TVRの最盛期の代表車種2代目タスカン
そのもっとも良かった時代を象徴するモデルを1台あげろといわれたら、それはこの1999年デビューの2代目タスカンとなるかも知れない。
大きなうねりを見せるボディ・パネル、6つ目の顔やあり得ないところに位置する尾灯類。前衛的というか未来的というか有機的というか何というか、とにかく目が惹き付けられるスタイリングである。それがロング・ノーズにショート・デッキという古典的な不文律を守りながら、全長4235mm、全幅1720mmというホンダS2000より10cm長くて3cm細い程度のコンパクトなサイズに収まっているのが、まず見事だ。
インテリアがまた驚きで、レザーやアルミや真鍮といった素材を大胆にあしらった、前衛と古典が不思議と溶け合ったような雰囲気。コンセプトカーのようでもあるが、それぞれの素材感が浮き立っていることもあって工芸品のようでもある。
そこへ出入りする方法もかなり特殊で、まずドアには表側にも内側にもオープナーが見当たらない。外から開けるにはドア・ミラーの下にあるボタンを押し、内から開けるにはセンター・コンソール上部の小さなボタンを押す、という仕組みなのだ。これを知らければ乗り込むことも降りることもできない。

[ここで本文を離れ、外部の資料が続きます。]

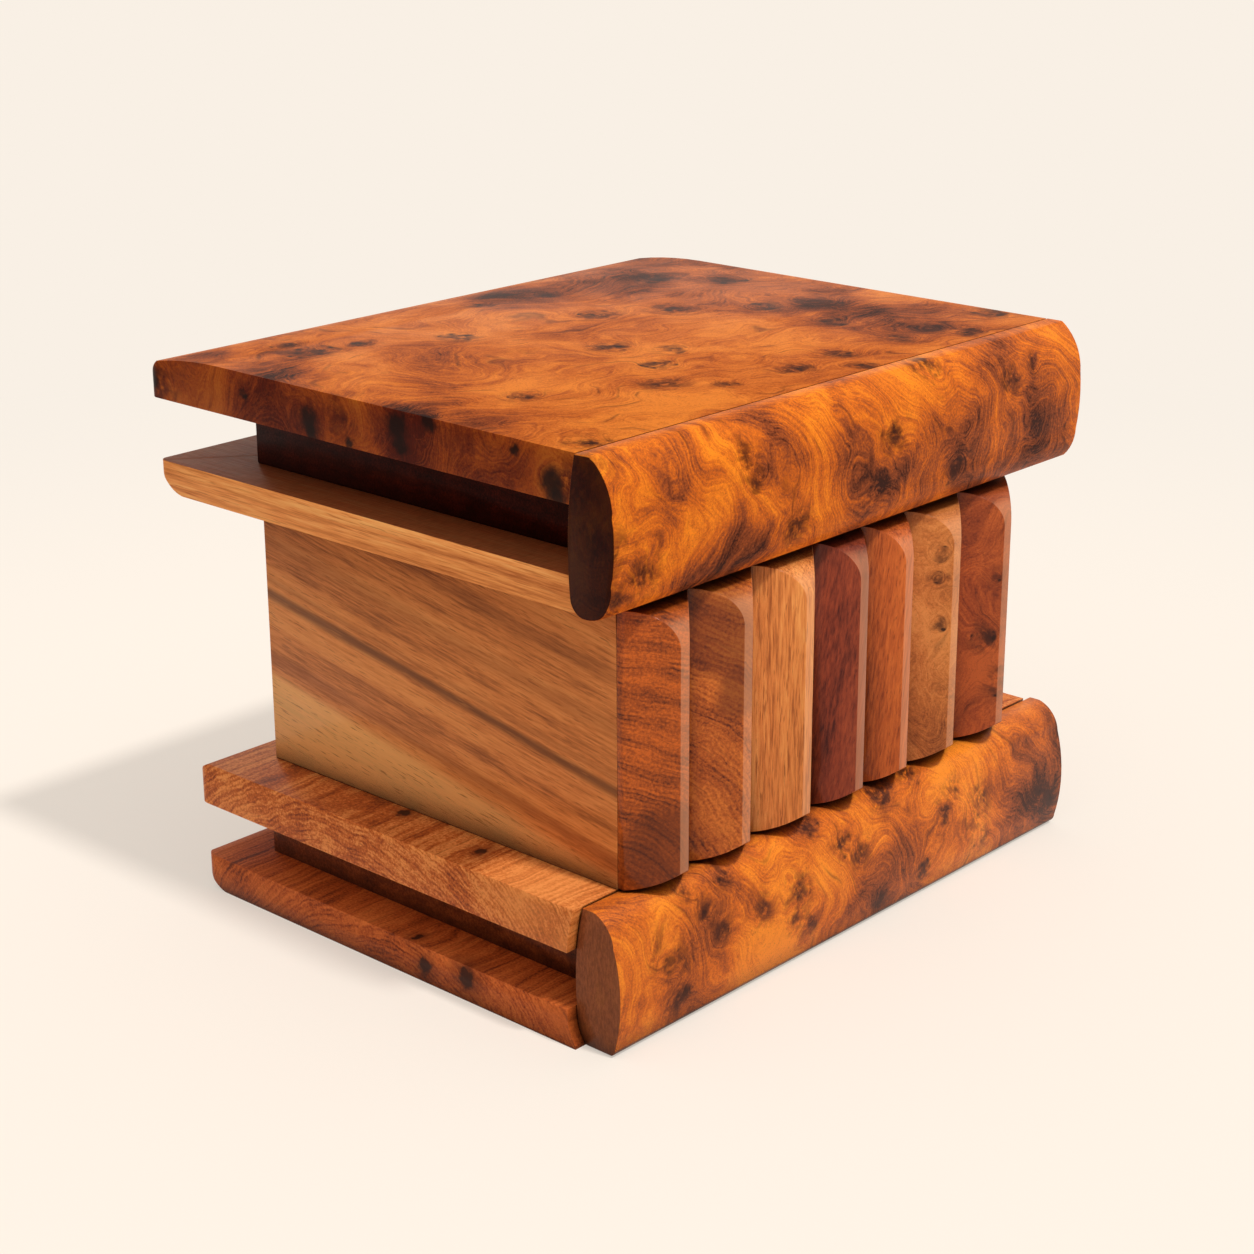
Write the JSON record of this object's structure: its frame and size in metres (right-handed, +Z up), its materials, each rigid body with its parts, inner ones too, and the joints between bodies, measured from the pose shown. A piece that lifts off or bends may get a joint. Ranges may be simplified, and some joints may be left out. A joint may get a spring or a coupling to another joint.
{
  "type": "book stack secret box",
  "caption": "Wooden keepsake box shaped as a stack of books: hinged lid book over a walled box fronted by upright books, on a base book with a sliding spine.",
  "frame": {"origin": "middle of the footprint, on the table", "axes": "+X along the spines to the right, +Y from the spines to the fore-edges, +Z up"},
  "size_m": [0.132, 0.1148, 0.102],
  "materials": {
    "lid_burl": "glossy",
    "spine_burl": "glossy",
    "page_wood": "satin",
    "pale_wood": "satin",
    "wall_wood": "satin",
    "base_wood": "satin",
    "base_burl": "glossy",
    "base_page_wood": "satin",
    "book_wood_1": "satin",
    "book_wood_2": "satin",
    "book_wood_3": "satin",
    "book_wood_4": "satin",
    "book_wood_5": "satin",
    "book_wood_6": "satin",
    "book_wood_7": "satin",
    "brass": "satin",
    "steel": "satin"
  },
  "bodies": {
    "box": {"back_wall": "wall_wood", "base_lower_board": "base_wood", "base_page_block": "base_page_wood", "base_upper_board": "base_wood", "book_1": "book_wood_1", "book_2": "book_wood_2", "book_3": "book_wood_3", "book_5": "book_wood_5", "book_6": "book_wood_6", "book_7": "book_wood_7", "cover_hinge_pin": "steel", "cover_hinge_wall_leaf": "brass", "front_wall": "wall_wood", "hinge_box_screws": "brass", "hinge_left_box_leaf": "brass", "hinge_left_pin": "steel", "hinge_right_box_leaf": "brass", "hinge_right_pin": "steel", "key": "steel", "keyhole_plate": "brass", "left_wall": "wall_wood", "lock_case": "brass", "lock_cover": "brass", "lock_screws": "brass", "right_wall": "wall_wood", "stop_pin": "brass"},
    "lid": {"lid_spine": "spine_burl", "lid_top_board": "lid_burl", "lid_page_block": "page_wood", "lid_lower_board": "pale_wood", "hinge_left_lid_leaf": "brass", "hinge_right_lid_leaf": "brass", "hinge_lid_screws": "brass", "strike_plate": "brass", "strike_screws": "brass"},
    "keyhole_cover": {"book_4": "book_wood_4", "cover_hinge_book_leaf": "brass"},
    "sliding_spine": {"base_spine": "base_burl", "spine_rail": "base_page_wood"},
    "lock_bolt": {"lock_bolt": "steel"}
  },
  "joints": [
    {"name": "lid_hinge", "type": "hinge", "parent": "box", "child": "lid", "pos_m": [-0.00225, 0.03985, 0.076], "axis": [-1, 0, 0], "range_deg": [0, 90]},
    {"name": "spine_slide", "type": "slide", "parent": "box", "child": "sliding_spine", "axis": [1, 0, 0], "range_m": [-0.002, 0.016]},
    {"name": "cover_turn", "type": "hinge", "parent": "box", "child": "keyhole_cover", "pos_m": [0.0063, -0.0504, 0.058], "axis": [0, 0, 1], "range_deg": [0, 75]},
    {"name": "bolt_slide", "type": "slide", "parent": "box", "child": "lock_bolt", "axis": [0, 0, 1], "range_m": [0, 0.0035]}
  ]
}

タスカンは小説家・絲山秋子さんの『スモールトーク』という作品のなかに登場し、“いかがわしいクルマ”というように形容されているが、納得といえばすんなり納得、である。もちろんそれは、半ば以上ホメ言葉として使われているのだけれど。
そして印象的なのは、そうしたルックスだけじゃなかった。TVRのクルマ達は鋼管スペースフレームとFRPボディを組み合わせた軽い車体というのがひとつの伝統となっていて、ウィラーのクルマ作りはウィルキンソン時代に生まれた初代グリフィスのように、そこに過激とすらいえるパワフルなエンジンを搭載する手法をなぞっていた。
タスカンは1100kgほどの車体に“スピード6”という自社製の直列6気筒DOHCユニットを搭載し、それはもっともマイルドなスペックは3.6リッターの355馬力、パワフルなスペックは406馬力。しかも、トラクション・コントロールも持たされてなければABSすら与えられていない、21世紀を直前にしてデビューしたクルマとは思えないくらいのネイキッドぶり。いうまでもなく凶暴とすらいえる荒馬ぶりを遺憾なく発揮する緊張感を途切れさせることのできないクルマだったが、コントロール性が悪いというわけではなく、その蛮勇な世界観が本質的には好戦的である英国人に支持された。
僕も何度か試乗をしたことはあるが、制御するのは確かに簡単ではなかったけど、強烈に刺激的で強烈に楽しかったことは、今になっても忘れることはできない。
TVRはこの2代目タスカンの後にもマツダ・ロードスター並みの車体に350馬力を詰め込んだ“タモーラ”を発表するが、2004年、会社そのものが当時24歳だったロシア人の大富豪、ニコライ・スモレンスキーによって買収されてしまう。そしてこの男が、TVRを崩壊させた。2006年には事実上の倒産に追い込まれてしまったのだ。
24歳の創業者が夢を追ってスタートさせたスポーツカー・メーカーを、時を隔てて24歳で受け継いだ男が破滅させるとは、何とも皮肉な巡り合わせである。
が、スモレンスキーは何度か悪足掻きを繰り返したあと、2013年に経営権を自動車業界にも明るい実業家、レス・エドガーに売却し、TVRブランドは復興に向かって着々と進みつつある。
かのゴードン・マレーと彼のデザイン事務所がデザインと設計を担った1200kgほどの車体に、あのコスワースが開発する480馬力ほどのV8ユニットを搭載するといわれる新世代TVRは、この9月に英国で開催されるグッドウッド・リバイバルで初公開することが発表されている。ひとりのTVRファンとしては、何とも待ち遠しい。